Quel gruppo di maestri della legge e di scribi, ossessionati nel difendere l’ortodossia, non avevano compreso proprio nulla del Regno di Dio che Gesù annunciava loro. Non era Dio a regnare nel suo loro, ma la legge, le norme, i costumi e le usanze stabilite dalle tradizioni. Per loro, l'importante era osservare «la tradizione degli antichi». Non pensavano al bene delle persone. Non erano preoccupati di cercare pima di tutto " il regno di Dio e la sua giustizia".


Gesù rispose loro con le parole del profeta Isaia che hanno illuminato il suo messaggio e la sua missione.

Queste parole, con le quali Gesù si identificò pienamente, dobbiamo ascoltarle e accoglierle con attenzione perché toccano qualcosa di molto fondamentale per la nostra religione.

 

Secondo il profeta, questa è la denuncia di Dio:


«Questo popolo mi onora con le labbra, ma il suo cuore è lontano da me».

È sempre questo il rischio di ogni religione: dar culto a Dio con le labbra, ripetere formule, recitare salmi, pronunciare le preghiere care alla tradizione cristiana in maniera sciatta distratta … mentre il cuore è lontano da Lui. Al contrario il culto che piace a Dio viene dal cuore, da una adesione interiore; dal cuore inteso come centro intimo della persona da cui scaturiscono le nostre decisioni e progetti.

 

«Invano mi rendono culto!».

Quando i nostri cuori sono lontani da Dio, il nostro culto è senza contenuto.

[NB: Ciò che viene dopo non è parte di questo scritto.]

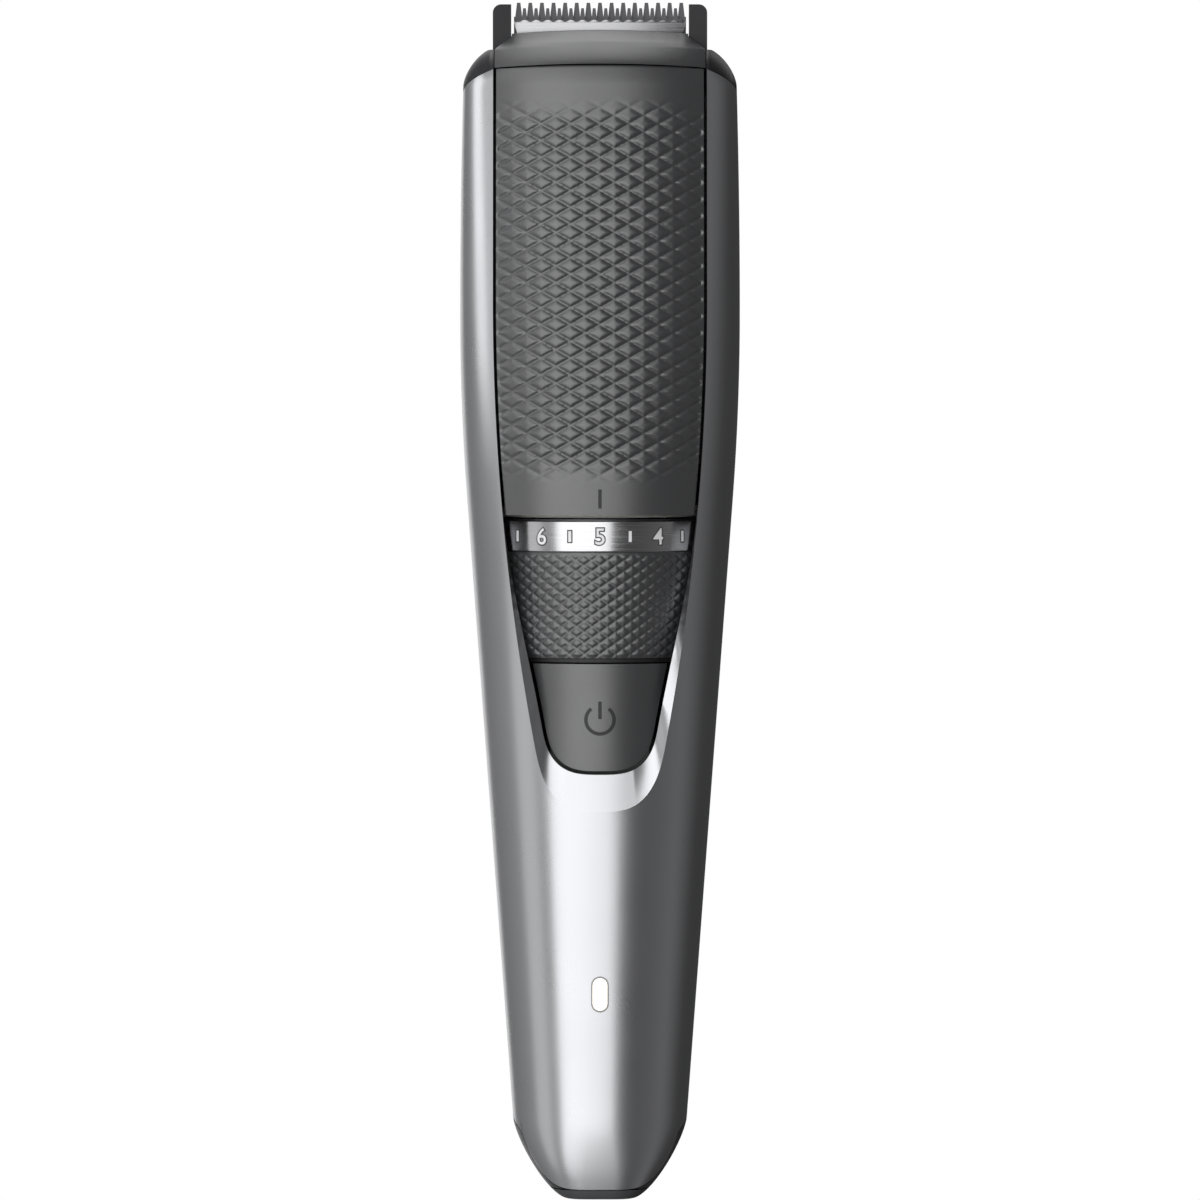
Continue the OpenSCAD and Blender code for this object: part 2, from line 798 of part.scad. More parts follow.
module guard_blade() {
    color(steel)
        difference() {
            union() {
                block([-12.3, guard_y, flange_top_z + 0.1], [12.3, guard_y + guard_t, guard_root_z]);
                teeth(guard_teeth, guard_pitch, 1, 0.5, guard_root_z - 0.1, guard_tip_z, guard_y, guard_t);
            }
            both_sides(blade_screw_x)
                translate([0, 0, blade_screw_z])
                    cross_rod(0.6, -2, 2);
        }
}

module blade_clamp() {
    color(steel)
        difference() {
            union() {
                block([-12.4, -1.5, 165], [12.4, -0.45, 167.9]);
                both_sides(blade_screw_x)
                    block([-1.6, -1.5, flange_top_z + 0.1], [1.6, -0.45, 165.1]);
            }
            both_sides(blade_screw_x)
                translate([0, 0, blade_screw_z])
                    cross_rod(0.6, -2, 2);
        }
}

module blade_spring() {
    color(steel)
        both_sides(5.6)
            block([-1.6, -1.95, flange_top_z + 0.1], [1.6, -1.55, 165.6]);
}

module blade_screws() {
    color(steel)
        both_sides(blade_screw_x)
            translate([0, 0, blade_screw_z])
                rotate([-90, 0, 0])
                    cap_screw(0.6, -1.5, guard_y + guard_t, 0.75, 0.15);
}

module cutter_blade() {
    color(steel) {
        block([-11.7, -0.4, cutter_foot_z], [11.7, guard_y - 0.05, cutter_root_z]);
        teeth(cutter_teeth, cutter_pitch, 0.8, 0.4, cutter_root_z - 0.1, cutter_tip_z, -0.4, guard_y + 0.35);
    }
}

module drive_bridge() {
    prong_in = stroke + 1 + stroke + 0.15;
    color(nylon) {
        both_sides(prong_in + 0.45)
            block([-0.45, -1.2, 155.8], [0.45, 1.2, 161]);
        block([-prong_in - 0.9, -1.2, 160.5], [prong_in + 0.9, 1.2, 162.6]);
        block([-3, -0.4, 162], [3, guard_y - 0.1, cutter_foot_z]);
    }
}

module power_button() {
    half = function (z) lip_x(z) - button_gap;
    corner_h = lip_corner_h - 0.4;
    rows = [for (u = [0.12:0.11:1]) button_foot_z + corner_h * (1 - corner_down(u, opening_power))];
    upper = [for (k = [1:4]) mix(button_foot_z + corner_h, button_top_z, k / 4)];
    color(charcoal)
        sweep_solid([for (z = concat(rows, upper))
            let (c = corner_h - (z - button_foot_z))
            let (w = half(z) * (c > 0 ? quarter(c / corner_h, opening_power) : 1))
            let (xs = [for (m = [0:10]) mix(-w, w, m / 10)])
            concat(
                [for (x = xs) [x, circle_y(x, button_r(z)), z]],
                [for (m = [10:-1:0]) [xs[m], circle_y(xs[m], button_r(z)) + button_t, z]])]);
}

module button_plunger() {
    plunger_z = (button_top_z + button_foot_z) / 2;
    color(black)
        translate([0, 0, plunger_z])
            cross_rod(2.2, -13.2, -12.05);
}

front_shell();
rear_shell();
grip_panel();
shoulder_collar();
base_cap();
led_window();
led();
circuit_board();
tact_switch();
battery_cell();
battery_tab_positive();
battery_tab_negative();
chassis();
wheel_retainer();
detent_spring();
drive_frame();
motor_can();
motor_end_cap();
motor_magnets();
motor_bearing();
motor_screws();
collar_screws();
drive_seal();
charging_socket();
socket_pin();
motor_shaft();
armature();
commutator();
eccentric();
length_wheel();
scale_ring();
cam_sleeve();
comb_carrier();
cam_follower();
head_cover();
head_base();
guard_blade();
blade_clamp();
blade_spring();
blade_screws();
cutter_blade();
drive_bridge();
power_button();
button_plunger();
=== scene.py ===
"""Looks of a cordless beard trimmer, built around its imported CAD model. Sizes are in millimetres."""
import json
import math

import bmesh
import bpy
import numpy as np
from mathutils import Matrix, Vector


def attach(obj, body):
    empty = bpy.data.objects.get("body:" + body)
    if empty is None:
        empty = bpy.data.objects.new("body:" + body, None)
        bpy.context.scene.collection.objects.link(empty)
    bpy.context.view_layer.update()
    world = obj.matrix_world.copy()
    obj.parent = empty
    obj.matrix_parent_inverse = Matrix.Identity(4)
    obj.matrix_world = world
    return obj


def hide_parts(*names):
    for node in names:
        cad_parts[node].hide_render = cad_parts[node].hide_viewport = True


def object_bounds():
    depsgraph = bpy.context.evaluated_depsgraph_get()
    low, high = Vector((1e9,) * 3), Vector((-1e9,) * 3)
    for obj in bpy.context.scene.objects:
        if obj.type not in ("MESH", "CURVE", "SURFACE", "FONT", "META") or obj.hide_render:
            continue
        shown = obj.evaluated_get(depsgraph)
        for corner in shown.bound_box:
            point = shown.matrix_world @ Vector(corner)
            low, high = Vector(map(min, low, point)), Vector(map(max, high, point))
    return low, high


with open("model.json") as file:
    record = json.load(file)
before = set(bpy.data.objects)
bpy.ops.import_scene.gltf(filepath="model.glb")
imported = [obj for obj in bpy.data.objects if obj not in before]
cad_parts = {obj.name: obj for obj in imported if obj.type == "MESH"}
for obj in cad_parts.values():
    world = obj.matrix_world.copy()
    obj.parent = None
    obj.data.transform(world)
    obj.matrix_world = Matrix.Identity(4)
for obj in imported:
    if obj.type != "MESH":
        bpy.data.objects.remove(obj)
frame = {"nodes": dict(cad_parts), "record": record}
cad_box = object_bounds()

MM = 0.001

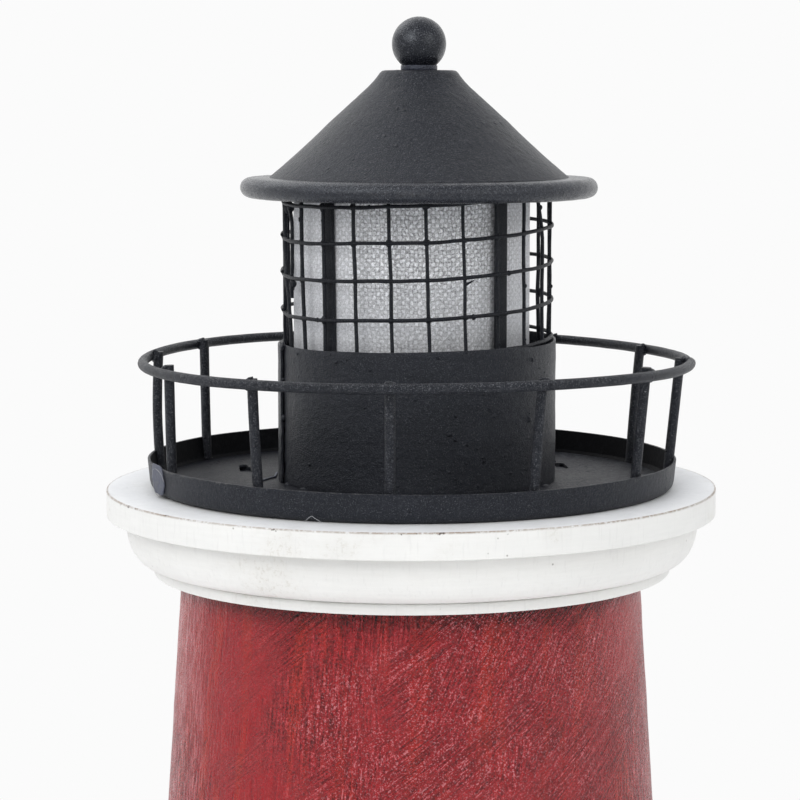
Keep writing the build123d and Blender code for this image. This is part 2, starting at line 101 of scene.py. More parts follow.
class LIGHTHOUSE_PG_wood(bpy.types.PropertyGroup):
    """Turned and painted wood."""

    segments: IntProperty(name="Segments", description="Steps round a turned piece", default=192, min=24)
    paint_edge: length("Paint edge", "Rounding that the paint leaves on a turned corner", 0.35 * MM)
    tower_wall: length("Tower wall", "Thickness of the tower's wall", 9 * MM)
    band_height: length("Band height", "Height of the plain band under the ovolo", 3.6 * MM)
    groove_height: length("Groove height", "Height of the groove over the band", 0.8 * MM)
    groove_depth: length("Groove depth", "Depth of the groove over the band", 1.0 * MM)
    ovolo_drop: length("Ovolo fillet", "Height of the plain fillet over the ovolo", 3.0 * MM)
    ovolo_toe: length("Ovolo toe", "How far the ovolo's lower edge stands out past the band", 2.0 * MM)
    band_inset: length("Band inset", "How far the band lies inside the ovolo's widest place", 9.6 * MM)
    white: colour("White paint", "Colour of the white paint", (0.778, 0.775, 0.756))
    red: colour("Red paint", "Colour of the red paint", (0.268, 0.0115, 0.0152))


class LIGHTHOUSE_PG_iron(bpy.types.PropertyGroup):
    """Black sheet, rods and wire."""

    sheet: length("Sheet", "Thickness of the black sheet", 0.95 * MM)
    tray_corner: length("Tray corner", "Radius of the tray's lower corner", 3.0 * MM)
    tray_flare: length("Tray flare", "How much wider the tray is at its rim than at its foot", 0.8 * MM)
    slot_width: length("Slot width", "Width of the slots in the deck", 4.2 * MM)
    slot_length: length("Slot length", "Length of the slots in the deck", 15 * MM)
    slot_offset: length("Slot offset", "Distance of each slot from the middle of the pair", 57.7 * MM)
    slot_back: length("Slot back", "How far the pair of slots lies behind the axis", 25.8 * MM)
    slot_aside: length("Slot aside", "How far the pair of slots lies to the left of the axis", 2.8 * MM)
    slot_turn: turning("Slot turn", "How far the pair of slots is turned", 5.1)
    wire: length("Wire", "Diameter of the painted mesh wire", 1.34 * MM)
    mesh_pitch: length("Mesh pitch", "Distance from wire to wire in the mesh", 12.7 * MM)
    uprights: IntProperty(name="Uprights", description="Upright wires in the mesh", default=23, min=3)
    black: colour("Black paint", "Colour of the black paint", (0.0088, 0.0096, 0.0145))


class LIGHTHOUSE_PG_set(bpy.types.PropertyGroup):
    """How the hand-assembled pieces sit, and the light and view on them."""

    tower_shift: length("Tower shift", "How far the tower sits off the cornice's middle", -0.15 * MM)
    rail_shift: length("Rail shift", "How far the rail sits off the cornice's middle", 1.7 * MM)
    tray_shift: length("Tray shift", "How far the tray sits off the cornice's middle", 0.3 * MM)
    drum_shift: length("Drum shift", "How far the drum sits off the middle", 2.6 * MM)
    cage_shift: length("Cage shift", "How far the wire cage sits off the middle", 2.2 * MM)
    post_shift: length("Post shift", "How far the posts sit off the middle", 0.6 * MM)
    roof_shift: length("Roof shift", "How far the roof sits off the middle", 2.75 * MM)
    view_distance: length("View distance", "Distance of the camera from the axis", 0.95)
    view_rise: length("View rise", "Height of the camera over the cornice", 138.2 * MM)
    view_side: length("View side", "Sideways place of the camera", -3.9 * MM)
    view_pitch: turning("View pitch", "Downward tilt of the camera", 6.5)
    lens: amount("Lens", "Focal length in millimetres", 121.6)
    room_light: amount("Room light", "Strength of the room's own light", 0.325)
    sky_light: amount("Sky light", "How much stronger the room's light is overhead", 0.97)
    key_power: amount("Key power", "Power of the large soft lamp", 15.0)
    fill_power: amount("Fill power", "Power of the weak lamp", 7.5)
    front_power: amount("Front power", "Power of the small lamp in front", 3.5)
    rim_power: amount("Rim power", "Power of the lamp high at the back", 6.0)
    back_light: amount("Back light", "Light from behind, as a share of that in front", 1.1)
    front_gloss: amount("Front gloss", "What a gloss sees of the backdrop in front", 0.49)
    backdrop: amount("Backdrop", "Brightness of the backdrop", 0.965)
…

Gli manca la vita, l'ascolto sincero della Parola di Dio, l’amore per il proprio fratello. La religione diventa in tal modo un qualcosa di assolutamente esteriore e di facciata praticata più per abitudine, per tradizionalismo, perché si è sempre fatto così ... ma dove mancano totalmente i frutti di una vita fedele a Dio.


«Insegnano dottrine che sono precetti di uomini».

In ogni religione ci sono tradizioni che sono "umane". Usi, costumi, devozioni sono nati per vivere la religiosità in una particolare cultura. Possono fare molto bene. Anche il magistero della Chiesa sostiene e incoraggia la pietà popolare. Il beato Paolo VI spiega che la pietà popolare «manifesta una sete di Dio che solo i semplici e i poveri possono conoscere» (EN 48). Papa Benedetto XVI ha segnalato che si tratta di un «prezioso tesoro della Chiesa cattolica» (Caraibi 13.V.2007). Papa Francesco in Evangelli gaudium scrive che «Le espressioni della pietà popolare hanno molto da insegnarci e, per chi è in grado di leggerle, sono un luogo teologico a cui dobbiamo prestare attenzione» (126). Ma le tradizioni della pietà popolare non debbono mai distrarre e allontanare dalla Parola di Dio. Il primato è della Parola di Dio!


Dopo aver citato le parole del profeta Isaia, Gesù riassume il suo pensiero con alcune espressioni forse molto gravi: «Trascurando il comandamento di Dio, voi osservate la tradizione degli uomini». Quando ci aggrappiamo alla cieca a tradizioni umane, corriamo il rischio di dimenticare il comandamento dell'amore e di smarrire la strada della sequela Christi, Verbo di Dio incarnato. Nella religione cristiana Gesù occupa sempre il primo posto! Lui chiama all’amore. Solo dopo vengono le nostre tradizioni umane per quanto importanti ci possano sembrare. Non dobbiamo mai dimenticare l'essenziale.